In the past few weeks, the ICO has written to a range of UK-based players in the ad tech ecosystem, because the regulator wants to create a "line by line" understanding of their current practices.
"There is an element of the unknown here," McDougall admits. "We know that if we’re asking people on a voluntary basis, the good players will help us and they have helped us in the past. We’ve had great co-operation from the industry so far. And the bad players won’t help us."
However, the fundamental problem with the programmatic advertising ecosystem right now is that the system has become so big and fragmented that most of the players do not know how the system works; they only know how their own part of it works.
"It’s very hard for anybody involved in this world to know exactly who they share data with. So if somebody did want to give us the profiles for supplementing other data sets or building more personal profiles themselves and they used those for marketing purposes, which would be unauthorised and unlawful, there’s nothing really stopping you from doing so right now as a motive. If you base it on contractual commitments, there are no technology controls and that worries us."
Advertisers are ‘pouring money in without knowing where the ROI was’
McDougall admits that he and his team were surprised by just how ignorant the ad tech industry was, as a whole, about how real-time bidding works as a complete system.
"It surprised us because we assumed we were going in to learn about this and that people in the industry would all know about it. And we just found in every conversation – the vast majority of folk would be saying ‘well you know this is our bit; we don’t know what goes on elsewhere’. And very often, this led on to anxiety around what was happening elsewhere. And then a feeling that also commercially, perhaps they weren’t always getting the best deal. Advertisers felt that they were pouring money in without really knowing where the ROI was. The publishers felt they were only getting a small slice of money from the advertisers."
While McDougall is keen to stress that the regulator is supportive of programmatic advertising (he is impressed how the technology is "super clever") – he is clear that the system is broken and must change.
"We’ve got to this world of perverse incentives, where the more intrusive you are, the better price you’ll get for ads. One thing that has come through to us by talking to all of these parties is that the vast majority, and pretty much every publisher and advertiser, don’t like how the current system works.
"They want it to change, but then they turn to us and say ‘but we can’t do anything about it’. The publishers say ‘you know, we need the revenue'; many publishers are under a lot of financial distress right now, it’s a hard market for them. And this gives them slightly better returns; only slightly, but it makes a difference.
"Advertisers have to get to their audiences. So that’s why we are pushing on the industry to change here, because the ideal world for us is not that RTB stops, it’s that RTB works better."

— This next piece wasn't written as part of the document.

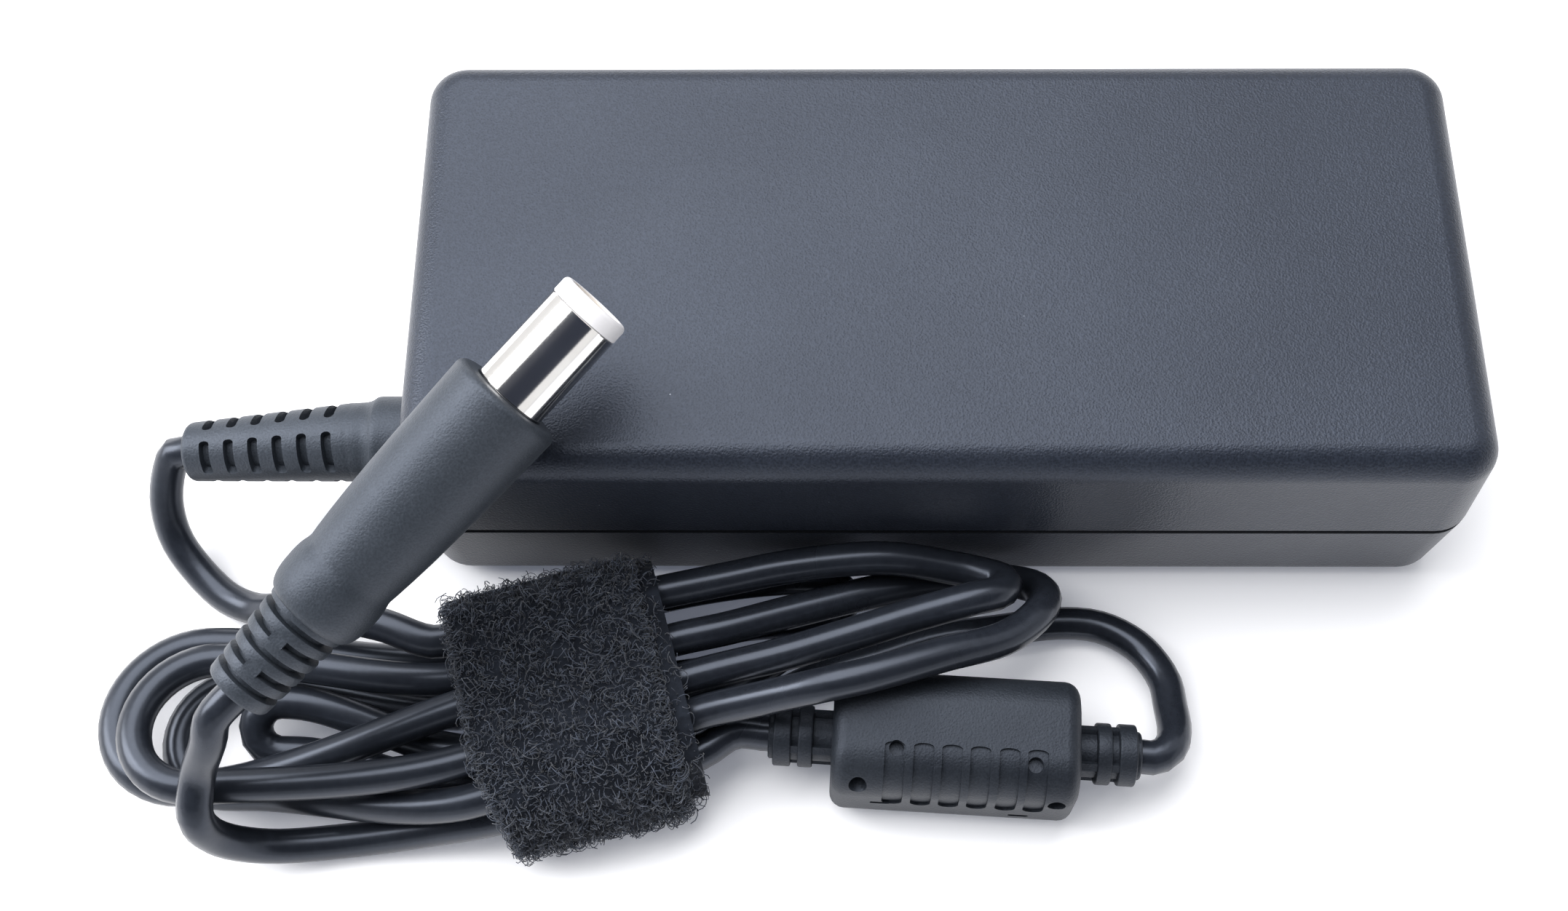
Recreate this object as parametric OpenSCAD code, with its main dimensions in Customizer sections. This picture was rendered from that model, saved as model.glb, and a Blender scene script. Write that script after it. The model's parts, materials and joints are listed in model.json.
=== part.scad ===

Why, then, has it taken the ICO several months to put the adtech industry on notice over RTB? Complaints about the Internet Advertising Bureau's openRTB system, as well as Google’s Authorised Buyers protocol, were flagged to the ICO by privacy campaigners Open Rights Group last September. Brave, the ad tracker-blocking browser, has been a leading complainant against RTB in 16 European countries.
"We are a regulator and we have to make sure that we cover a whole range of angles and that we work in a way which is orderly and thoughtful and considers all the evidence that we have to hand," McDougall says. "So we’re not going to be rushed, we’re making sure that we do this in a way which has the best change of effecting real change and responds to the big picture rather than any individual."
McDougall also reveals that the ICO has been meeting with representatives from IAB Europe and Google this summer. While he wouldn't give details about how many meetings had taken place, McDougall said discussions have been "really productive", while the IAB UK has called on its members to review their current practices.
He adds: "I’m very happy that we’re getting the attention of the industry. And we are starting to make progress, but a lot more progress has to be made over the next few months if we’re going to be satisfied."
Progress is welcome, but what confidence does McDougall have that the RTB system will fundamentally change to one where people can make informed and fair decisions about how their data is collected and broadcast across the internet?
McDougall is reluctant to give a number but warns "it’s in the balance".
"I think the sector has evolved to a place where change is hard. Change is hard because it’s complex and because everybody who’s involved in it is trapped in their own bit of the ecosystem. It’s a market which is not functioning properly. It can’t evolve without really focused effort.
"The reason why I have some optimism is that both with IAB Europe and Google and with a lot of the individual players I’ve spoken to, they’ve expressed a real desire to make change happen. And so it’s not as if we’re being ignored. If we thought there was no chance of any progress being made we wouldn’t have gone down this route of giving the industry six months. We’ve gone down this route because we think there is a chance."